Margaret then wins Finchley in the 1959 election and arrives at the House. There, Heath avoids and ignores her and has a flashback to the Conservative ball earlier in the drama—her question is revealed to have been a request to be helped by him into parliament, to return the favour for her helping him win Bexley. He is stung by her taking credit for his win at Bexley instead of simply taking up the "hand of friendship" he had been on the verge of offering her. The film then returns to 1959 and fades on Heath walking past her (breaking off ties with her and secretly tormented by Crowder's prophecy and his own forebodings of her future career) and Margaret's impassive, steely but ambiguous reaction to this.
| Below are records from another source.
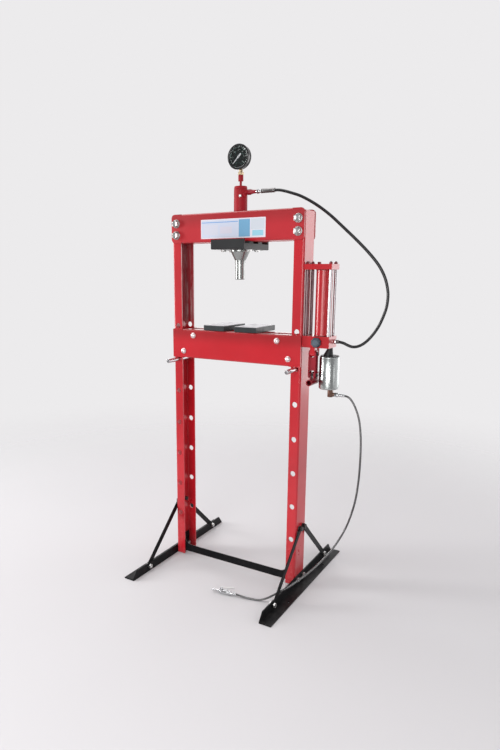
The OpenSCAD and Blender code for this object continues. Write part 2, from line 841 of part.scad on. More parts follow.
module table_pin_left() { table_pin(-1, pin_out_left); }
module table_pin_right() { table_pin(1, pin_out_right); }

// A ground plate with bevelled upper edges, turned by hand on the table
module arbor_plate(x, y, turn) {
  bevel = 1.5;
  color("#3a3d40") translate([x, y, table_top]) rotate(turn) intersection() {
    cube([plate_w, plate_l, plate_t]);
    translate([0, plate_l + 1, 0]) rotate([90, 0, 0]) linear_extrude(plate_l + 2) polygon([
      [0, 0], [plate_w, 0], [plate_w, plate_t - bevel], [plate_w - bevel, plate_t],
      [bevel, plate_t], [0, plate_t - bevel]]);
  }
}

module arbor_plate_left() { arbor_plate(-143, -50, -3); }
module arbor_plate_right() { arbor_plate(4, -52, -1); }

// ---- base ------------------------------------------------------------------

// An angle on edge against the post, its flat leg outwards, both ends bevelled
module foot() {
  nose = 27;
  reach = foot_front + foot_back;
  difference() {
    union() {
      plate_yz(half_w, foot_wall) polygon([
        [-foot_front, 0], [foot_back, 0], [foot_back, foot_wall],
        [foot_back - nose, foot_h], [nose - foot_front, foot_h], [-foot_front, foot_wall]]);
      translate([half_w, -foot_front, 0]) cube([foot_w, reach, foot_wall]);
    }
    for (y = [-foot_bolt_y, foot_bolt_y])
      translate([half_w - 1, y, foot_bolt_z]) along_x(foot_bolt_d + bolt_gap, foot_wall + 2);
    for (y = [-brace_y, brace_y])
      translate([half_w - 1, y, foot_bolt_z]) along_x(foot_bolt_d + bolt_gap, foot_wall + 2);
    for (y = [-anchor_span / 2, anchor_span / 2])
      translate([anchor_x, y, -1]) cylinder(d = anchor_d, h = foot_wall + 2);
  }
}

module right_foot() { color(BLACK) foot(); }
module left_foot() { color(BLACK) mirror([1, 0, 0]) foot(); }

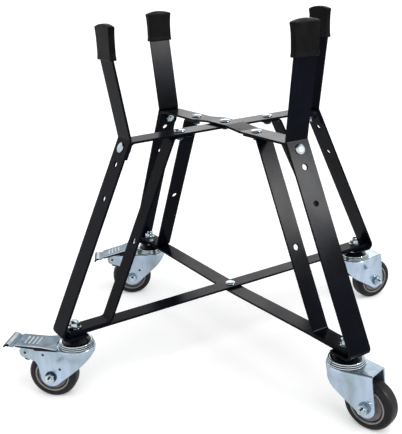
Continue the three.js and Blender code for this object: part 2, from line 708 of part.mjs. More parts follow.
// The pedal is a stamped channel over the top of the fork, with a hub on the pin between the ears.
// Its shoe is a cam round the pin that swings over the tyre as the tip is pressed.
function brakePedal() {
  const front = brakedFork.top + seatGap + pedalSheet; // top of the sheet over the fork
  const back = front + pedalRise;
  const start = lowerRingDiameter / 2 + pedalFrontGap;
  const flatEnd = pinPlace.x + pedalFlatPastPin;
  const tip = pinPlace.x + pedalTipPastPin;
  const path = [
    new THREE.Vector2(start, front),
    new THREE.Vector2(forkHeelReach, front),
    new THREE.Vector2(flatEnd, back),
    new THREE.Vector2(flatEnd + pedalDipLength, back - pedalDip),
    new THREE.Vector2(tip - pedalLipLength, back + pedalLip),
    new THREE.Vector2(tip, back - pedalTipDrop),
  ];
  const topAt = (reach) => front + (pedalRise * (reach - forkHeelReach)) / (flatEnd - forkHeelReach);
  const rightHalf = [
    [start - past, pedalFrontWidth / 2],
    [start + pedalTaper, pedalWidth / 2],
    [flatEnd, pedalWidth / 2],
    [tip - pedalLipLength, pedalTipWidth / 2],
    [tip + pedalSheet, pedalTipWidth / 2],
  ];
  const leftHalf = rightHalf.map(([x, y]) => [x, -y]).reverse();
  const plate = common(
    acrossWidth(stripOutline(path, pedalSheet, pedalSheet), 2 * pedalTipWidth),
    upright(polygon([...rightHalf, ...leftHalf]), front - 2 * pedalTipDrop, front + 2 * pedalTipDrop),
  );
  const inSheet = pedalSheet / 2; // how far what is welded to the sheet reaches into it
  const cheekStart = forkHeelReach + pedalCheekSetback;
  const cheekEnd = flatEnd - pedalDipLength;
  const cheek = acrossWidth(
    polygon([
      [cheekStart, topAt(cheekStart) - inSheet],
      [cheekStart, topAt(cheekStart) - pedalCheekDepth],
      [cheekEnd, topAt(cheekEnd) - 2 * pedalSheet],
      [cheekEnd, topAt(cheekEnd) - inSheet],
    ]),
    pedalSheet,
  );
  const cheekPlace = (pedalWidth - pedalSheet) / 2;
  const ribs = [];
  for (let i = 0; i < ribCount; i += 1) {
    const place = pinPlace.x + ribsAhead + (i - (ribCount - 1) / 2) * ribSpacing;
    const rib = polygon([
      [place - ribWidth / 2, topAt(place) - inSheet],
      [place + ribWidth / 2, topAt(place) - inSheet],
      [place + ribWidth / 4, topAt(place) + ribHeight],
      [place - ribWidth / 4, topAt(place) + ribHeight],
    ]);
    ribs.push(acrossWidth(rib, ribLength));
  }
  const lug = box(
    [pinPlace.x - pedalHubRadius, pinPlace.x + pedalHubRadius],
    [-pedalHubLength / 2, pedalHubLength / 2],
    [pinPlace.y, topAt(pinPlace.x - pedalHubRadius) - inSheet],
  );
  const whole = join(
    plate,
    cheek.clone().translate(0, cheekPlace, 0),
    cheek.clone().translate(0, -cheekPlace, 0),
    ...ribs,
    lug,
    crossBar(pinPlace, pedalHubRadius / Math.cos(Math.PI / holeSides), pedalHubLength, holeSides),
    acrossWidth(brakeShoe(), pedalHubLength - 2 * shoeInset, outlineSteps),
  );
  const pinHole = crossBar(pinPlace, pedalPinDiameter / 2 + holeClearance, 2 * pedalHubLength, holeSides);
  return cut(whole, pinHole).translate(-pinPlace.x, 0, -pinPlace.y);
}

// A sector round the pin. With the pedal pressed, its end points at the axle.
function brakeShoe() {
  const toAxle = axlePlace.clone().sub(pinPlace);
  const reach = toAxle.length() - wheelRadius - brakeGap;
  const end = toAxle.angle() + THREE.MathUtils.degToRad(brakeTravel);
  const start = end + THREE.MathUtils.degToRad(shoeSweep);
  const shape = new THREE.Shape();
  shape.absarc(pinPlace.x, pinPlace.y, reach, end, start, false);
  shape.lineTo(pinPlace.x, pinPlace.y);
  return shape.closePath();
}

// ---------------------------------------------------------------- the stand

const stand = new THREE.Group();
stand.position.set(standMiddle.x, standMiddle.y, 0);

function add(group, name, geometry, finish, x = 0, z = 0) {
  const mesh = new THREE.Mesh(geometry, finish());
  mesh.name = name;
  mesh.position.set(x, 0, z);
  group.add(mesh);
  return mesh;
}

// A bolt with its head outside the leg, and its nut on the tab inside.
function addWaistFastener(leg, name, geometries) {
  const tilt = Math.atan2(outOfLeg.x, outOfLeg.y);
  const boltPlace = alongLeg(waistBoltAlongLeg).addScaledVector(outOfLeg, seatGap);
  const nutPlace = alongLeg(waistBoltAlongLeg).addScaledVector(outOfLeg, -2 * step);
  add(leg, `waist_bolt_${name}`, geometries.bolt, finishes.zinc, boltPlace.x, boltPlace.y).rotation.y = tilt;
  add(leg, `waist_nut_${name}`, geometries.nut, finishes.zinc, nutPlace.x, nutPlace.y).rotation.y = tilt;
}

// An upright bolt through two straps, whose upper face is at a height.
function addUprightFastener(group, names, geometries, x, height) {
  add(group, names.bolt, geometries.bolt, finishes.zinc, x, height + seatGap);
  add(group, names.nut, geometries.nut, finishes.zinc, x, height - 2 * step);
}

const twoStrapGrip = 2 * step + seatGap;
const waistFastener = { bolt: hexBolt(waistBolt, twoStrapGrip), nut: hexNut(waistBolt) };
const smallFastener = { bolt: hexBolt(smallBolt, twoStrapGrip), nut: hexNut(smallBolt) };

add(stand, 'top_bar_lower', topBar(0), finishes.blackPaint).rotation.z = Math.PI / 4;
add(stand, 'top_bar_upper', topBar(step), finishes.blackPaint).rotation.z = -Math.PI / 4;
add(stand, 'base_bar_upper', baseBar(0), finishes.blackPaint).rotation.z = Math.PI / 4;
add(stand, 'base_bar_lower', baseBar(-step), finishes.blackPaint).rotation.z = -Math.PI / 4;
const topCentre = { bolt: 'top_centre_bolt', nut: 'top_centre_nut' };
const baseCentre = { bolt: 'base_centre_bolt', nut: 'base_centre_nut' };
addUprightFastener(stand, topCentre, smallFastener, 0, topBarHeight + step);
addUprightFastener(stand, baseCentre, smallFastener, 0, baseBarTop);

const legPieces = { outer: outerStrap(), inner: innerStrap(), cap: endCap(), stemNut: stemNut() };
for (const { name, angle } of corners) {
  const leg = new THREE.Group();
  leg.rotation.z = THREE.MathUtils.degToRad(angle);
  add(leg, `outer_strap_${name}`, legPieces.outer, finishes.blackPaint);
  add(leg, `inner_strap_${name}`, legPieces.inner, finishes.blackPaint);
  add(leg, `end_cap_${name}`, legPieces.cap, finishes.blackCap);
  add(leg, `stem_nut_${name}`, legPieces.stemNut, finishes.zinc, stemRadialPlace, innerFootTop + seatGap);
  addWaistFastener(leg, name, waistFastener);
  const flange = { bolt: `flange_bolt_${name}`, nut: `flange_nut_${name}` };
  addUprightFastener(leg, flange, smallFastener, flangeBoltPlace, topBarHeight);
  stand.add(leg);
}

const heads = { plain: swivelHead(plainFork.top), braked: swivelHead(brakedFork.top) };
const forks = { plain: fork(plainFork), braked: fork(brakedFork) };
const rolling = { wheel: wheel(), axle: axle() };
const brake = { pedal: brakePedal(), pin: pedalPin() };
for (const { name, angle, casterYaw, nutSide, braked, pressed } of corners) {
  const kind = braked ? 'braked' : 'plain';
  const caster = new THREE.Group();
  const corner = THREE.MathUtils.degToRad(angle);
  caster.position.set(stemRadialPlace * Math.cos(corner), stemRadialPlace * Math.sin(corner), 0);
  caster.rotation.z = THREE.MathUtils.degToRad(casterYaw);
  add(caster, `swivel_head_${name}`, heads[kind], finishes.zinc);
  add(caster, `fork_${name}`, forks[kind], finishes.zinc);
  add(caster, `wheel_${name}`, rolling.wheel, finishes.tyre, axlePlace.x, axlePlace.y);
  const bolt = add(caster, `axle_${name}`, rolling.axle, finishes.zinc, axlePlace.x, axlePlace.y);
  bolt.rotation.z = nutSide > 0 ? 0 : Math.PI;
  if (braked) {
    const pedal = add(caster, `brake_pedal_${name}`, brake.pedal, finishes.zinc, pinPlace.x, pinPlace.y);
    pedal.rotation.y = pressed ? THREE.MathUtils.degToRad(brakeTravel) : 0;
    add(caster, `pedal_pin_${name}`, brake.pin, finishes.zinc, pinPlace.x, pinPlace.y);
  }
  stand.add(caster);
}

export default stand;
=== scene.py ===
"""Looks for a rolling cradle that holds an egg-shaped charcoal grill.

Four bent steel legs with moulded caps, crossed bars above and below, and four swivel casters, of which
two have a foot brake. Shapes are modelled in millimetres, each in its own leg's or caster's frame, and
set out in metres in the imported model's frame.
"""

import json
import logging
import math
from collections.abc import Callable, Sequence
from dataclasses import dataclass, field
from enum import Enum
from typing import Any

import bmesh
import bpy
from mathutils import Matrix, Vector

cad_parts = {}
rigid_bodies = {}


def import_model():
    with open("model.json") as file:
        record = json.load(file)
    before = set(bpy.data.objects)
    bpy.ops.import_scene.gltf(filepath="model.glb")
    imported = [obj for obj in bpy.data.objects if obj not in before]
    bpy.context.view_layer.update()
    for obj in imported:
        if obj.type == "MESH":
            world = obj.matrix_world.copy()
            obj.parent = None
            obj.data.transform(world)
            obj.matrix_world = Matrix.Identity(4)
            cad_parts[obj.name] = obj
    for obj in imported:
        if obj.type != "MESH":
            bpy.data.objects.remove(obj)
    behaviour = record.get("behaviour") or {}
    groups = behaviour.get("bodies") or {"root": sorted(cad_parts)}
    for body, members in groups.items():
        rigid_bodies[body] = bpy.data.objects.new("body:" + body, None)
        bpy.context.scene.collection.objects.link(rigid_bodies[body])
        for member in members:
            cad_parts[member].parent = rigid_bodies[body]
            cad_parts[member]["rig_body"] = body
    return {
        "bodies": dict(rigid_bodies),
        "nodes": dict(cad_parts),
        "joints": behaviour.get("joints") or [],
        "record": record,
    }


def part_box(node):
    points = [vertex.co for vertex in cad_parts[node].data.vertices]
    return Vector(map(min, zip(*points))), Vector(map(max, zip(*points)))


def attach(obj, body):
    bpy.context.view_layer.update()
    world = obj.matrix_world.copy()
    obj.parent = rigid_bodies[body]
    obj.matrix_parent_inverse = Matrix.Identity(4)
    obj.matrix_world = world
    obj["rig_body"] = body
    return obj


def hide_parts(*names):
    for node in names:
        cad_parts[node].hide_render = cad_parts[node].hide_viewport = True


LOG = logging.getLogger("grill_stand")
MM = 0.001
AIM_HEIGHT = 300.0  # millimetres, where the softboxes point
Pair = tuple[float, float]
Profile = Sequence[Pair]


# ------------------------------------------------------------------ modelling, as by hand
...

An onscreen message then refers to her beating him in the 1975 Conservative leadership election.

==Cast==

| *Andrea Riseborough – Margaret Thatcher *Rory Kinnear – Denis Thatcher *Samuel West – Edward Heath *Philip Jackson – Alfred Roberts *Julia Joyce – Young Carol Thatcher *Michael Selwood – Young Mark Thatcher *Michael Cochrane – Sir Waldron Smithers *Sylvestra Le Touzel – Patricia Hornsby-Smith *Geoffrey Palmer – Sir John Crowder *Oliver Ford Davies – Sir Donald Kaberry *Michael Gould – John Miller *Lydia Leonard – Joyce, Margaret's ice-cream research colleague *Marcia Warren – Old Dear *Christian Rodska – Lieut-Col Digby | *Georgie Glen – Miss Harris *Geoff McGivern – Dartford Returning Officer / TV & Radio announcer *James Laurenson – Leslie Thomas *Claire Voudsen – Nanny *Rob Edwards – Hemel Member / John Wells / Sumner *Geoffrey Whitehead – Entwhislte / Lt Col Allason *Kim Wall – Lichfield / Horsfield / Orpington member *Angela Sims – Beckenham Constituent *Robert Whitelock – Bert *Jonathan Aris – Stanley Soward *Jeremy Child – Langton *Geoffrey Beevers – Head Panellist at Finchley *Elizabeth Bennett – Doreen / Interviewer |

==DVD release==
The programme was released on Region 2 DVD by BBC Video on 16 June 2008.